Duka v. SEC and the Constitutionality of Administrative Law Judges (Part 9)
As suspected, the Commission has appealed Duka and Bebo is front and center. The Commission as asked the district court to stay the preliminary injunction pending appeal. In addition to the "inferior officer" issue, the Commission asserted:
- To start, the district court lacks jurisdiction over this matter, as the Seventh Circuit recently held in a case involving constitutional challenges to an SEC administrative proceeding (including an Article II challenge to the presiding ALJ). Relying upon the Supreme Court’s decisions in Elgin v. Department of Treasury, 132 S. Ct. 2126 (2012), and Free Enterprise Fund v. Public Company Accounting Oversight Board, 561 U.S. 477 (2010), the Seventh Circuit ruled that it is “fairly discernible” from the securities laws that “Congress intended plaintiffs [bringing Article II challenges to SEC administrative proceedings] ‘to proceed exclusively through the statutory review scheme’ set forth in 15 U.S.C. § 78y.” Bebo v. SEC, -- F.3d --, 2015 WL 4998489, at *1 (7th Cir. Aug. 24, 2015) (quoting Elgin, 132 S. Ct. at 2132-33).

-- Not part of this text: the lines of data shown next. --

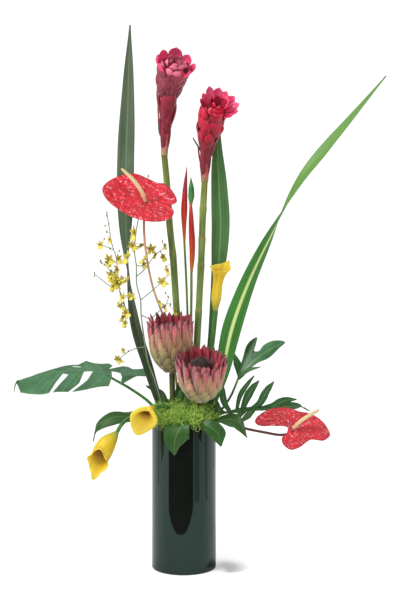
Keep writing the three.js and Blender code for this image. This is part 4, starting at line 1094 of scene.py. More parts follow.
def neck_scales(girth, heights, per_ring, length, spread, lift, seed):
    """Rings of sheaths whose roots are sunk in the trumpet and whose tips stand off it by
    lift; spread is width by radius."""
    chance = random.Random(seed)
    rows = []
    for n, height in enumerate(heights):
        radius = float(level(girth, height))
        for k in range(per_ring):
            turn = 360 * (k + 0.5 * (n % 2)) / per_ring + chance.uniform(-12, 12)
            long = length * chance.uniform(0.8, 1.2)
            tip = float(level(girth, min(1.0, height + long / HEAD_LENGTH)))
            tip += lift * chance.uniform(0.7, 1.3)
            tilt = math.degrees(math.atan2(tip - radius + SUNK, long))
            rows.append((turn, height, radius - SUNK, tilt, long,
                         spread * radius * chance.uniform(0.9, 1.1)))
    return rows


def ginger_head(side, axis, girth, layers, snag, neck):
    name = f"ginger_{side}_head"
    parts = [stem(name + "_neck", axis, girth, neck, 60, 28, 0.04),
             stem(name + "_stub", snag, [(0, 2), (1, 1)], STUB_BROWN, 10, 8)]
    for n, (shapes, finish, model) in enumerate(layers):
        roots, way, back, length, width = clothe(axis, shapes)
        parts.append(bracts(f"{name}_bracts_{n}", model.copy(), finish, roots, way, back, length,
                            width))
    settle(joined(name, parts), f"ginger_{side}_bloom")


ginger_head("left", LEFT_AXIS, LEFT_GIRTH,
    [(LEFT_OUTER, GINGER_SPOON, SPOON), (LEFT_INNER, GINGER_INNER, SPOON),
        (neck_scales(LEFT_GIRTH, (0.66, 0.72, 0.78, 0.84, 0.88), 5, 26, 1.6, 0.8, 3), GINGER_BAND,
            SHEATH),
        (neck_scales(LEFT_GIRTH, (0.05, 0.2, 0.34, 0.46), 3, 46, 1.7, 0.7, 4), GINGER_SHEATH,
            SHEATH)],
    [(-34, 17, 684), (-39, 17, 692), (-42, 17, 716)], LEFT_NECK)
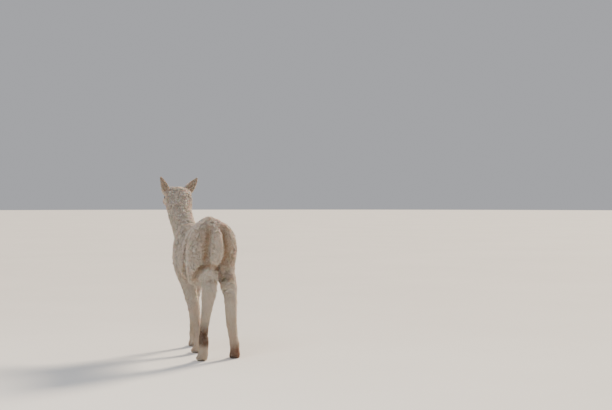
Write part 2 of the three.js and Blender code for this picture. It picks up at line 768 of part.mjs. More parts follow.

In so ruling, the Seventh Circuit rejected the basis upon which this Court found jurisdiction, holding instead that judicial review is not inadequate merely because it occurs after the allegedly unconstitutional administrative proceeding had taken place. Id. at *9. The Seventh Circuit’s decision is in accord with binding Second Circuit precedent, as the Second Circuit has held that the securities laws generally require respondents in SEC administrative proceedings “to bring challenges in the Court of Appeals or not at all.” Altman v. SEC, 687 F.3d 44, 45-46 (2d Cir. 2012) (per curiam). In accordance with Altman— which this Court did not cite—the only other judges in this Court to have considered the precise question here have likewise held that they have no jurisdiction. See Tilton v. SEC, No. 1:15-cv- 02472, 2015 WL 4006165 (S.D.N.Y. June 30, 2015) (Abrams, J.), appeal pending, No. 15-2103 (2d Cir.); Order, Spring Hill Capital Partners, LLC v. SEC, No. 1:15-cv-04542, ECF No. 23 (S.D.N.Y June 29, 2015) (Ramos, J.). In light of this overwhelming precedent, the SEC is likely to prevail on the jurisdictional issue.
So it may but this only postpones the ultimate day of reckoning. This saga is destined to continue.